Злой даймйо уничтожает весь род своего вассала, — Это рассказывает сямисэнщик; но один из сыновей вассала тайно учится в народной школе, — и даймйо посылает другого своего вассала убить этого мальчика; сямисэнщик рассказывает, что этот второй вассал поклялся убитому вассалу сохранить жизнь его сына; дорогою цветов идет вассал, посланный даймйо на убийство: на сцене проходят — замок даймйо, народная школа; сямисэнщик рассказывает, что в этой же школе учится и сын идущего убивать: на сцене, пока герой идет по дороге цветов, показано, как мать ласкает своего сына; все это кончается тем, что отец, чтобы сохранить, как он поклялся, жизнь сыну убитого вассала, вместо этого мальчика убивает своего сына; мать и отец тоскуют над головой сына, — всеми условными жестами и интонациями голоса отец передает страдание; сямисэнщик уже молчит, — и зрительный зал во мраке рыдает, и я чувствую, что и у меня в носу щекочет от этой наивной мелодрамы.
Или: сямисэнщик рассказывает, а артисты иллюстрируют, как в грозу, в молнии, княгиня-мать потеряла сына; прошли годы, мать, в тоске и обеднев, сошла с ума; она ходила всюду, разыскивая сына, нищая старуха, и всюду рассказывала, как в грозу умер ее ребенок; сын же ее совсем не умер, он попал в буддийский монастырь, там рос и учился и стал первосвященником города Нара; и там старуха мать и сын священник встретили друг друга, сын узнал мать, мать не узнала сына; — и опять в этот момент, когда сын и мать плакали друг около друга, — плакал и зрительный зал. На мой ум: только наивно, — на мой глаз: удивительно, прекрасно, потому что до Японии мне нигде не приходилось видеть такой продуманнейшей красивости, условности, доведенной до классики, рожденной Но, созданной династиями актеров, живущих с маленьким театральным храмиком.
. . . . . . . . . . . . . . . . . . . .
И вот для пропорции формулы шара: один европейский театр и десятки классических. Многие писатели, по моей анкете, никогда не ездили на лошадях, сразу с курума (рикша) пересев на автомобиль и электрическую дорогу. Приняв машинную Европу, нация японцев за последние семьдесят лет увеличилась в своем росте на два вершка, — нация, которая столетьями отсиживала ноги. И опять надо думать о «наобороте» и о шуме гэта. Если национальный шум Японии — шум гэта, то национальный запах Японии — запах каракатицы, ибо из каракатицы делается тушь, а каракатица — и свежая и сушеная — продается в изобилии, и на мой нос каракатицей пахнут сандаловые курения. Исида-сан, с которым я познакомился в Японии и который теперь живет в России, впервые сюда приехав, — на мой вопрос, как он привык к русским кушаньям, — ответил:
— Спасибо, я привык, только, извините, я никак не могу привыкнуть к сметане.

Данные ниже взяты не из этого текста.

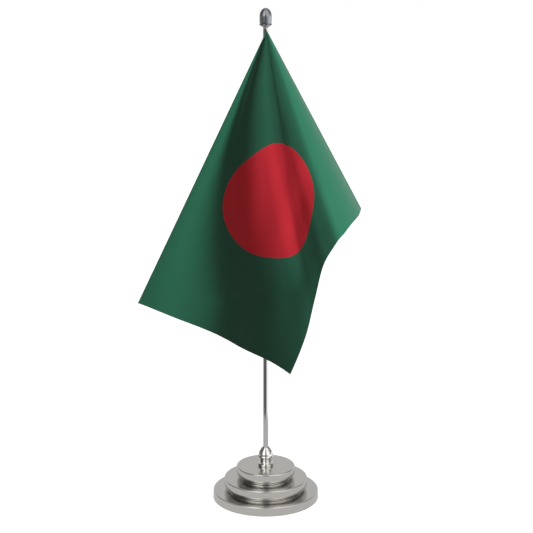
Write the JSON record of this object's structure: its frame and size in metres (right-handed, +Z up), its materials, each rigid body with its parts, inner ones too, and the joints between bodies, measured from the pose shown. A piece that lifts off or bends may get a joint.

Сметанного понятия в Японии нет. Ну, а мы должны были привыкать жить совершенно без хлеба, есть каракатицу, маринованную редьку, горькое варенье, сладкое соленье, ящериц, червей, ракушек, сырую рыбу, вяленую каракатицу, сливы в перце, десятки кушаний за обедом, в малюсеньких лакированных мисочках, есть двумя палочками, сидя па полу. И пищу, — искусство кухни, — тоже надо считать искусством.
Всякое искусство, — и искусство пищи, театра и живописи, — все это есть те монументы, которые возникают надстройками над бытием и, перешед в бытие, бытие утверждают. Мейерхольд — революционер западного театра, — Осанаи-сан — революционер восточного театра. Мейерхольд — весь в зависимости от восточного театра, — Осанаи-сан — весь в зависимости от западного театра, от Московского Художественного. Японские классические картины в Императорском Музее, написанные сотни лет назад, — есть то, к чему сейчас стремятся революционнейшие художники Запада и России, в частности, — есть последнее слово западно-европейского мастерства. А на выставке Национального Живописного Общества, где были выставлены полотна тридцати слишком современных японских художников, — только у четырех-пяти — у Сахара, у Тамаки, у Такаяма, у Мураками — сохранилась старо-японская манера письма, — работы же остальных несут на себе следы голландцев, французов и даже англичан: достижения этих последних — есть тот канон, от которого на Западе теперь освобождаются — во имя классики японской живописи.